Working at monthly magazines, O'Hara saw chickfactor as passion project that livened up the slow pace of the publication cycle.

"Chickfactor woke up a creative surge that I had and it made me feel like I had a lot of control over something," she says. Each issue brimmed with interviews and articles about (and written by) the endless stream of indie artists coming through New York on tour. Contributors included none other than Sleater-Kinney's Carrie Brownstein and Stephin Merritt of The Magnetic Fields.

"I wasn't really going through the publicists. It was just walking up to bands and talking to them and saying I want to interview you," O'Hara says.

chickfactor, of course, had a focus on the women of indie rock. "There were so many bands at that time that had one girl in the band, like four, three guys and one girl or whatever, and we would often interview the girl. You know, it seemed like they never talked as much," O'Hara says. "[Other publications] would interview like Mac from Superchunk but they would not often interview Laura from Superchunk so we would just take advantage of that. We interviewed plenty of guys, too, but we tried to interview the girl a lot of the time."

Though Berry left chickfactor in the mid-'90s to focus on her career in music (she is a veteran of indie darlings Black Tambourine, among many others, and a co-founder of Slumberland Records), O'Hara continued on. chickfactor would go on to feature a number of artists who are well-known today but were unknown at the time. chickfactor featured Liz Phair in Spring of 1993 (the year before she was on the cover of Rolling Stone), Cat Power in 1997, Neko Case in 1999, and many more before they got their big breaks.

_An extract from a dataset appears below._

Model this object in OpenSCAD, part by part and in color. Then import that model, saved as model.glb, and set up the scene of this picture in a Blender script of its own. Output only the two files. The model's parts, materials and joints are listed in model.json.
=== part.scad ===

While the founders initially handed out chickfactor #1-3 informally at concerts and house parties, issue four began the series of chickfactor shows, one for each issue that came out. "We would send out faxes on like a Friday afternoon about the show," O'Hara says. "Faxes! How absurd. I don't think I ever put up a poster, maybe in a record store." Even so, the chickfactor community ("indie rock dorks" as O'Hara lovingly calls them) kept growing.

For its 21st birthday, the publication held anniversary shows all across New York, with a three-night festival at The Bell House in Brooklyn. Artists included HoneyBunch, Future Bible Heroes, True Love Always, and many more who had crossed chickfactor's path throughout the years. Many of the bands are good friends of O'Hara's, some of whom came together for the first time in years just to play a chickfactor show.

A pile of chickfactor zines on a table

Chickfactor zines at their 21st birthday party—from a photoset by Impose Magazine.

The zine now has an online presence, but keeps up with the print editions as of the end of last year. "It's really not about the size of your audience, it's about the people who are there. I don't really care if there are 10 people looking at the website or 200," O'Hara says. "Everything is better when there are fewer people paying attention, in a way. It's great that Belle & Sebastian play in stadiums now but I wish they still played at little places. I'm not really hung up on success, obviously." But success could be characterized by being a part of the rare book collections at New York University, Duke, and Barnard, as chickfactor is.

Keeping the print edition of the zine alive is key for O'Hara, who still believes there's something you get from holding text in your hand that you just don't from a screen. "The internet is going by really fast and no one remembers it. Do you ever save or print out an article from the internet? Do you remember what you read last week? It's kind of like a fact-finding train this point," she says. "A small thing that you can take with you and read in a park is different. I'm just not interested in reading on a little screen, I like to read paper. I'm really old school."